The EACB agrees that website certificates issued by a qualified trust service provider under an e-IDAS policy are a suitable solution for the identification between PSPs. Indeed, it is particularly welcomed that PSPs must identify themselves with a digital certificate so the bank can see it’s a third party accessing the account and not the customer.
However, regarding the content of the certificate (article 20. 3 (a)) which shall include, among others, the role of the PSP, the EACB would like to point out that the situation of players having multiple roles should also be considered by adding and/or between the different forms of provider.
Furthermore, a clarification may be needed in order to clarify that the scope of the requirement is limited to identification between the servers of different providers (TPPs, ASPSPs) and does not include identification of devices held by users.
The EACB takes note of the approach taken by EBA in article 22.5 of the draft RTS consisting in dealing in a different way with the frequency of account information services depending on whether or not the information request is required by the user. In this framework, the EACB would like to make the following comments on the specific limits.

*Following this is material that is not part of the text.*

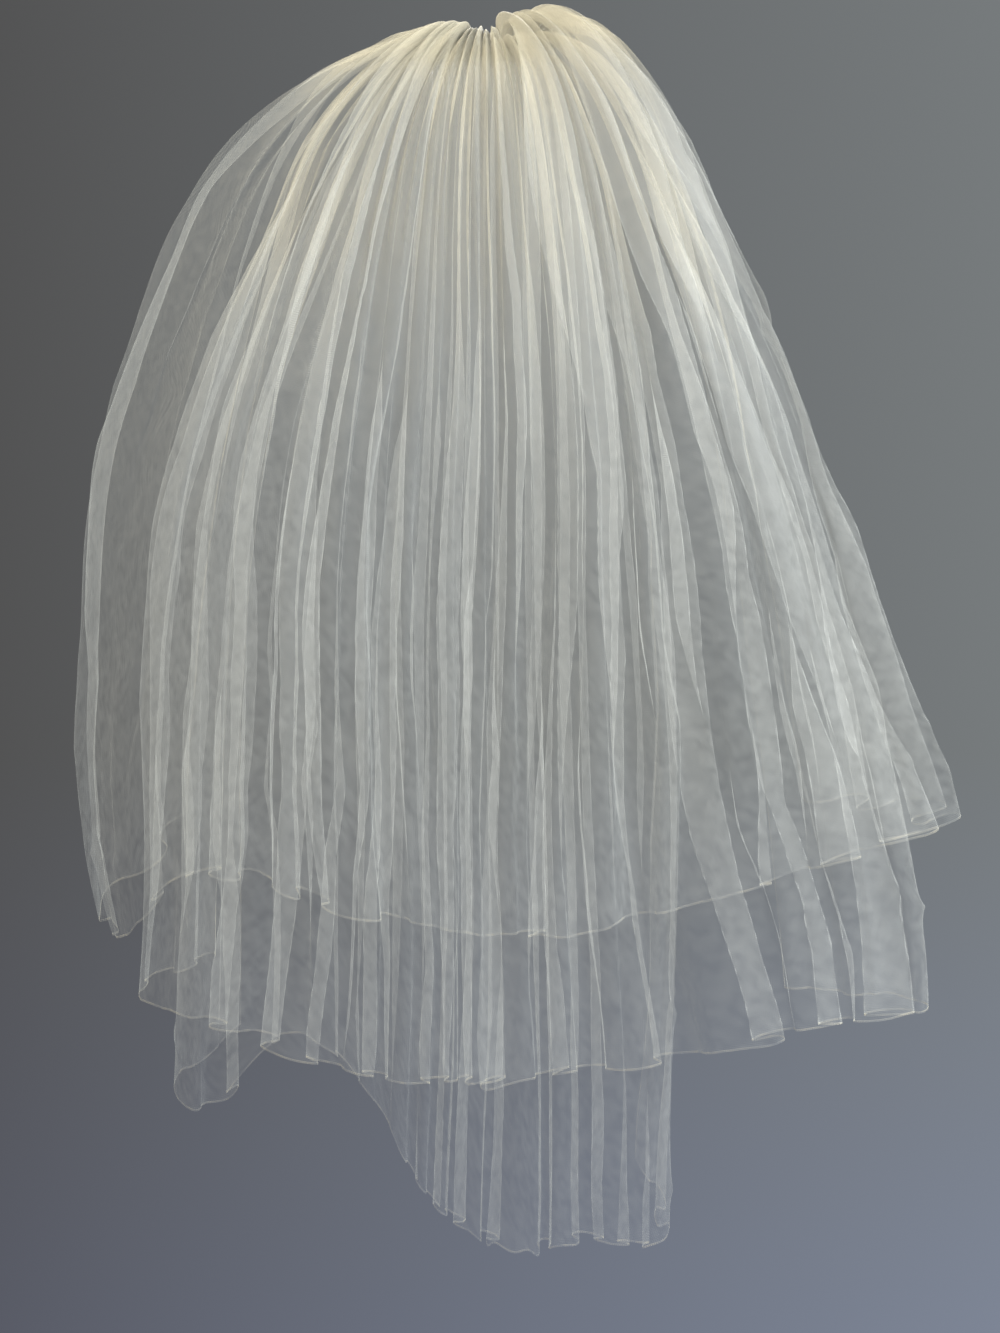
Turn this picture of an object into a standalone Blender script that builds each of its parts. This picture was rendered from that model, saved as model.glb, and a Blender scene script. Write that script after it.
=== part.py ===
"""A three tier bridal veil of stiff net, gathered to a comb, in the hollow shape it has when worn.

+X is to the wearer's right, +Y is where the wearer faces, +Z is up. The origin is the comb's spine.
Each tier starts at the heading band, arches up, and falls in pleats round a space left for the head
and shoulders. A tier is worked out as a fan of gores, each running down the cloth at its own bearing
and slope, with pleats laid across the fan.
"""
import math

import bmesh
import bpy
import numpy as np
from mathutils import Matrix, Vector

MM = 0.001

# Driving sizes, in millimetres
WALL = 1.3                 # cloth wall, a little less round the corners of a pleat
SEAM = 0.3                 # gap kept where pieces meet
COMB_WIDTH = 88.0
COMB_TILT = 35.0           # degrees that the teeth dip below level, forwards
CROWN_RADIUS = 150.0       # the comb and band bow over a crown of this radius
SPINE_HEIGHT = 6.0
SPINE_THICK = 2.4
TOOTH_COUNT = 20
TOOTH_LENGTH = 36.0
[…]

- [Article 22. 5 (a)]: AISP requesting information from a designated payments account based on the user’s request: the EACB agrees with the EBA’s view that this scenario should not be subject to limits regarding the frequency of the information requests from the AISP.
- [Article 22. 5 (b)]: AISP requesting information from a designated payments account without the user’s request: the EACB would like to propose a maximum of 1 request per day as this limit ensures that the average user of AIS will have access to updated information. In addition, the EACB considers that a mandate or any other technical means should be envisaged for banks to know that the user has given his/her consent to the AISP to access his/her payment account when there is no explicit demand from his/her side.